IFC plots Bazyan cement plants

09 September 2005
The International Finance Corporation (IFC), the private sector lending arm of the World Bank, has started work on an environmental review of the first proposed private sector-operated cement plant in Iraq. The review, which will be followed by an environmental impact assessment, is the first step towards providing an estimated $210 million loan to help finance the construction of the grassroots facility in the north of the country (MEED 25:2:05).

The project, which the Kurdistan Regional Government (KRG) approved in February, is being promoted by the recently created United Cement Corporation(UCC), a consortium of Egypt's Orascom Construction Industries (OCI) and Faruk Rasool Groupand Blair Sayed Magid, both local.

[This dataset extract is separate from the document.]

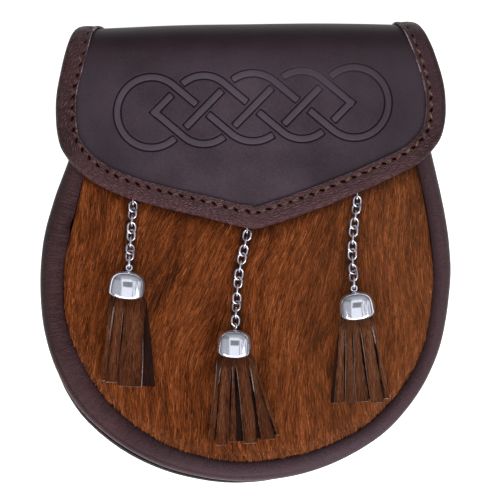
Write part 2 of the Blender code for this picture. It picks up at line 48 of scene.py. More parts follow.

The scope of works entails construction of a 2.9 million-tonne-a-year (t/y) greenfield clinker plant, a 40-MW diesel-fired power facility and a new access road from the Kirkuk-Sulaimaniyah highway. Work is scheduled to take about 26 months. Total project costs are estimated at $367.7 million. The IFC is considering a loan of $90 million on its own account, an $8.3 million equity investment and a second loan of $112 million on the account of participant banks. The IFC will also help structure the project, arrange co-financing from other multilateral organisations and commercial banks, and ensure environmental, social and safety standards are met.

The plant is located near the village of Hayasi in the Bazyan mountains in Sulaimaniyah governorate, about 1 kilometre south of the Kirkuk-Sulaimaniyah highway. The site covers an area of about 500,000 square metres.

Work on the new facility would begin in tandem with regeneration of Tasluja cement plant, also located near Sulaimaniyah, for which UCC was awarded a 12-year lease to rehabilitate the site in 2004. The Bazyan project will take OCI's cement production capacity in the north to about 5 million t/y by 2007.

Although Iraq has 14 operational cement plants, sabotage and years of underinvestment have left the majority of facilities in poor condition. With production not meeting the requirements of the reconstruction effort, Baghdad has been importing cement from neighbouring Iran.